After hearing such stories, even when I couldn’t spare the few pounds in my purse, I tried always to meet people in the eye, and / or reply to their greeting with a hello, a sorry mate, I can’t help today. To at least give the gift of being seen and acknowledged as fellow humans.
Who am I to love? the lawyer asks Jesus.
Who do you see? Jesus answers. Love them.
Whatever love looks like in that moment, with whatever your capacity is at the time, love who you see.
Unexpected neighbours
And now, at last, an unexpected place for Jesus in the story, perhaps. What if Jesus is, in this parable, the person beaten and robbed and left bleeding on the side of the road?
[sarcasm] That doesn’t sound like any part of Jesus’ experience, does it?
What if Jesus is the one we are to love? The one who needs us to be his neighbour?
Again, [sarcasm], this does not sound like anything Jesus says elsewhere, does it?
What if the command to love neighbour and self is actually part of the call to love God, is how we love God?
Yes, likely the Samaritan is offered by Jesus as the exemplar to follow when it comes to being a neighbour – one who sees their fellow human and loves. Yes, this is Christ-like behaviour, how Jesus behaves again and again. That is where we may choose to place ourselves in the story.
This is not a story that says every person must bind the wounds of every victim of abuse.
It is a story that says every person you see is someone to whom you are neighbour, someone to love.
The Samaritan enacts the teaching of Jesus, to be neighbour, to love his neighbour – and thus, enacts God’s love.
Even more than that, though, this is a story that shows us every person is someone from whom you may receive neighbourly love – even if they’re a stranger, an alien, one who worships God differently from you.
Jesus, then, as the beaten man is also an example for us. An invitation and a challenge to be open to the gift of love from neighbours who are ‘other’.
I am so moved to see Sikh communities in Australia providing food in situations of natural disasters many times in recent years. People of different faiths and none receiving care from a minority group within our community, if not in this case an enemy as Samaritans were to Israel.
First Nations people in Australia, so overlooked and made ‘enemy’ for so long, offer hospitality through welcome and smoking ceremonies, by telling the stories of this land and its Indigenous culture. We, the late comers, are, not too soon, learning to receive their gifts of hospitality and healing.
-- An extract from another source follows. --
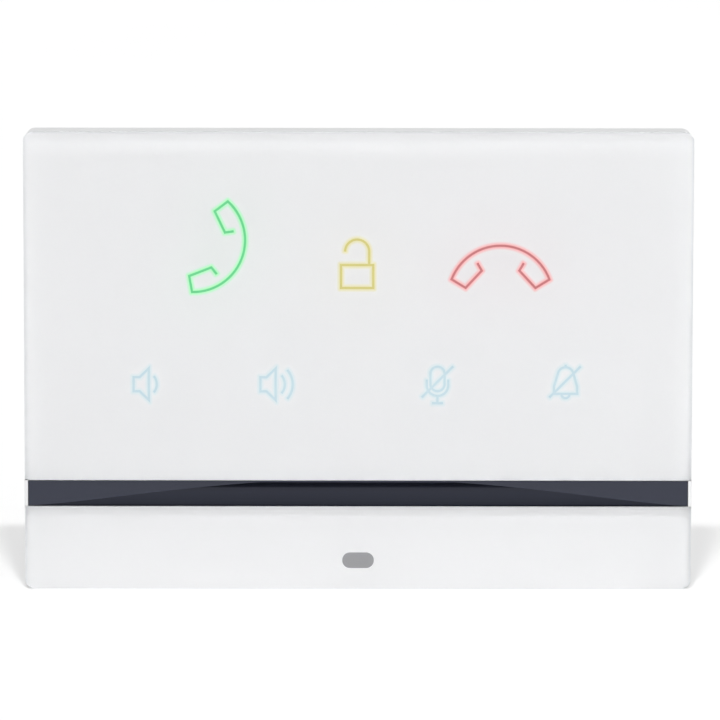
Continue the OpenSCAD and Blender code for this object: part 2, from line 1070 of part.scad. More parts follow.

Unexpected. Yes, the unexpected is God’s way, isn’t it? Moabites, Samaritans, Sikhs, First Nations exiled in their own lands – unexpected people acting as neighbours, enacting the Way of Love better than the people of the Story themselves …
Who was a neighbour to the man who was robbed?
Not the one we expected.
Where is Jesus in the story?
Not where we expected.
Do you want to enact the Law of Love, the Great Command? Look for love in unexpected places. Look for your neighbours across the boundaries that we put up between us. Look for Jesus in the people we meet, love them, and receive their gifts of love.